Nach umstrittenem Referendum Lambsdorff kritisiert "radikale Abkehr" der Grünen von Türkei

Berlin/Istanbul · Der Ausnahmezustand in der Türkei bleibt nach dem Referendum in Kraft. Die Opposition protestiert und beantragt formell die Annullierung der Abstimmung. In Deutschland verschärft sich die Debatte über die Integration.

 Der FDP-Europapolitiker Alexander Graf Lambsdorff (Archivbild).

Der FDP-Europapolitiker Alexander Graf Lambsdorff (Archivbild).

Foto: dpa

Nach seinem umstrittenen Sieg beim Referendum in der Türkei hat Staatschef Recep Tayyip Erdogan den Ausnahmezustand erneut verlängern lassen. Das Parlament in Ankara, in dem Erdogans AKP über eine Mehrheit verfügt, stimmte der von der Regierung beschlossenen Verlängerung um drei Monate zu. Damit kann Erdogan mindestens bis Mitte Juli weiter per Dekret regieren. Die Versammlungsrechte bleiben eingeschränkt.

Für Dienstagabend riefen Regierungsgegner zu neuen Protesten gegen Erdogan auf. In Istanbul und anderen Städten hatten schon am Montagabend einige Tausend Menschen demonstriert. Anwohner brachten ihren Protest durch Schlagen auf Kochtöpfe zum Ausdruck. Nach Medienberichten wurden in Izmir, Antalya und Eskisehir insgesamt 43 Demonstranten festgenommen.

Die größte Oppositionspartei CHP beantragte bei der Wahlkommission offiziell die Annullierung des Referendums. CHP-Chef Kemal Kilicdaroglu zweifelte erneut die Legitimität des Referendums an und übte scharfe Kritik an der Wahlkommission, der er Nähe zu Erdogan unterstellte. Auch die internationalen Wahlbeobachter der Organisation für Sicherheit und Zusammenarbeit in Europa (OSZE) und des Europarates kritisierten, unter dem Ausnahmezustand seien Grundfreiheiten eingeschränkt gewesen, "die für einen demokratischen Prozess wesentlich sind". Die EU-Kommission forderte die türkische Regierung zur Überprüfung der Vorwürfe von Unregelmäßigkeiten auf.

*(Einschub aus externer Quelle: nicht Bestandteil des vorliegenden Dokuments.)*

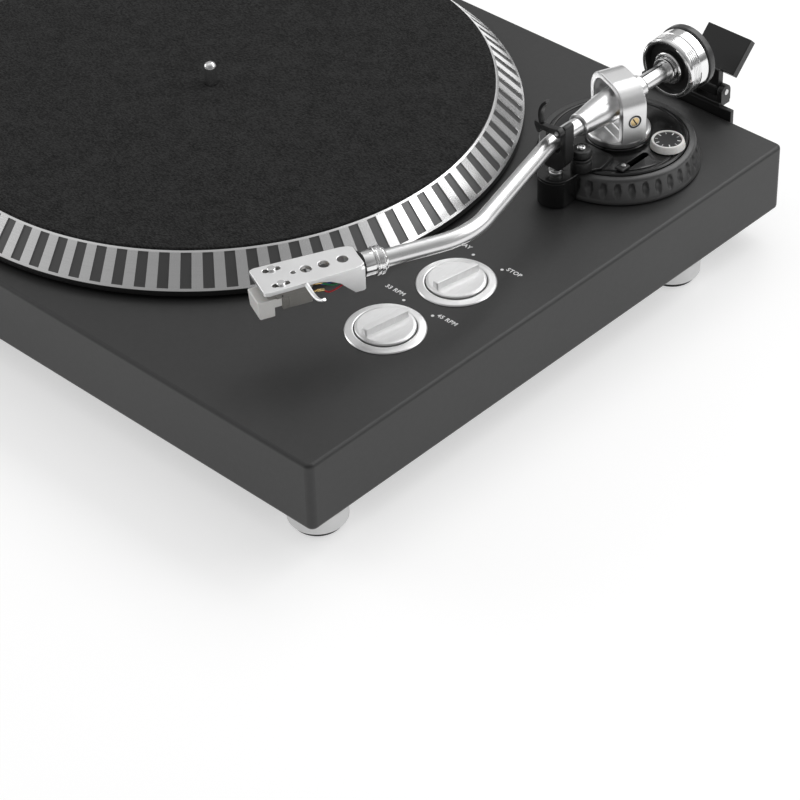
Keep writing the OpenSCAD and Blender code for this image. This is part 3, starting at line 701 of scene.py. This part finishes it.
def legend(words, x, y, align):
    text = bpy.data.curves.new("legend", "FONT")
    text.body, text.size, text.align_x, text.align_y = words, 3.6, align, "BOTTOM_BASELINE"
    text.extrude, text.space_character, text.offset = 0.015, 1.1, 0.09
    drawn(text, shift(x, y, 0.02), bm)


for at, words in (
    (knob_places["speed_knob"], ("33 RPM", "45 RPM")), (knob_places["play_knob"], ("PLAY", "STOP"))
):
    for side, word in zip((-1, 1), words):
        x, y = at.x + side * 9.6, at.y + 23
        bmesh.ops.create_cone(
            bm, cap_ends=True, segments=24, radius1=0.85, radius2=0.85, depth=0.03,
            matrix=shift(x, y, 0.02)
        )
        legend(
            word, x + (0.4 if side < 0 else 1.6) - (0 if side > 0 else 5 if word == "PLAY" else 3),
            y + (2.2 if side < 0 else 1.0), "RIGHT" if side < 0 else "LEFT"
        )
piece(bm, "printed_legends", "case", white_print, DECK, flip=False)

# %% [markdown]
# The arm's base is a turned black disc with a fine groove near its edge and a slot for
# the cueing lever. Round it sits the height ring with its oval finger hollows.

# %% Arm base
SLOT = slit(22.2, -14, 2.0, 9)
bm = plate(arc(0, 0, 33.0, steps=96), [SLOT], 12.2, 15.0, 0.12)
lathe([
    (33.0, 12.6), (33.0, 14.5), (33.25, 14.25), (33.8, 14.25), (34.1, 14.9), (35.7, 15.0),
    (36.5, 14.3), (36.5, 1.2), (33.4, 1.2), (33.4, 12.6)
], 128, 0.12, closed=True, into=bm)
lathe([
    (6.6, 15.0), (17.0, 15.0), (17.0, 16.2), (16.6, 16.6), (6.6, 16.6)
], 96, closed=True, into=bm)
lathe([(6.6, -27.9), (12.9, -27.9), (12.9, 12.4), (6.6, 12.4)], 64, closed=True, into=bm)
piece(bm, "arm_base_disc", "arm_base_body", gloss_moulding, ARM, ["arm_base"])
HOLLOWS = 36
foot_lip = [(37.05, 0.5), (43.1, 0.5), (43.45, 0.9), (43.45, 2.3), (43.1, 2.8)]
slope = [(43.1 - 2.5 * i / 14, 2.8 + 9.9 * i / 14) for i in range(1, 15)]
top_lip = [(40.3, 13.4), (39.7, 13.9), (37.05, 13.9)]
bm = lathe(foot_lip + slope + top_lip, HOLLOWS * 16, closed=True)
for vert in bm.verts:
    radius = math.hypot(vert.co.x, vert.co.y)
    if radius > 40 and 2.8 < vert.co.z < 12.9:
        around = (math.degrees(math.atan2(vert.co.y, vert.co.x)) / (360 / HOLLOWS) + 0.5) % 1 - 0.5
        dip = 1 - (around / 0.26) ** 2 - ((vert.co.z - 7.9) / 4.1) ** 2
        if dip > 0:
            vert.co.x -= vert.co.x / radius * 1.5 * dip**0.7
            vert.co.y -= vert.co.y / radius * 1.5 * dip**0.7
piece(
    bm, "scalloped_ring", "height_ring_body", ring_moulding, ARM, ["height_ring"],
    sharp=40
)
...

Man rufe die Türkei auf, transparente Untersuchungen einzuleiten, sagte Kommissionssprecher Margaritis Schinas.

Erdogan bekräftigte erneut seine Bereitschaft, die Todesstrafe wieder einzuführen. Sollte die dafür nötige Zweidrittelmehrheit im Parlament zustandekommen, werde er das Gesetz unterzeichnen. "Aber wenn nicht, dann machen wir auch dafür ein Referendum."

Unterdessen ist in Deutschland eine Debatte über die hier lebenden Türken entbrannt. Grünen-Chef Cem Özdemir führte die starke Unterstützung vieler Deutschtürken für Erdogan auf Versäumnisse in der Integrationspolitik zurück und forderte mehr Anstrengungen. Ein Teil der Deutschtürken müsse sich aber auch kritische Fragen gefallen lassen. Sie genössen in Deutschland die Vorteile der Demokratie, richteten in der Türkei aber eine Diktatur ein.

Der Vize-Präsident des Europäischen Parlaments, Alexander Graf Lambsdorff (FDP), übte indes Kritik an den Grünen. "Die radikale Abkehr der Grünen von der Türkei halte ich für falsch", sagte er unserer Redaktion. "Ihr Parteichef Özdemir verhält sich wie ein enttäuschter Liebhaber - erst naive Umarmung, dann frustrierte Ablehnung. So kann man keine Außenpolitik machen." Lambsdorff betonte, die Türkei bleibe "für Deutschland ein schwieriger Partner, für Europa ein wichtiger Nachbar und für die Nato unser Flugzeugträger im Nahen Osten".

Die Chefin des Bundesamtes für Migration und Flüchtlinge (BAMF), Jutta Cordt, rief in der Debatte zur Mäßigung auf. "Gerade jetzt sollten Deutsche und türkischstämmige Bürgerinnen und Bürger nicht in Polemik abdriften oder pauschale Urteile übereinander fällen", sagte Cordt unserer Redaktion. Sie verwies auch darauf, dass das BAMF Integration unterstütze, unter anderem durch Strukturförderungen von Migrantendachorganisationen, um diese als Ansprechpartner zu festigen. "Wir unterstützen aber auch Ehrenamtliche, die im Integrationsprozess wichtige Aufgaben wahrnehmen - zum Beispiel durch die bundesweiten "Houses for Ressources".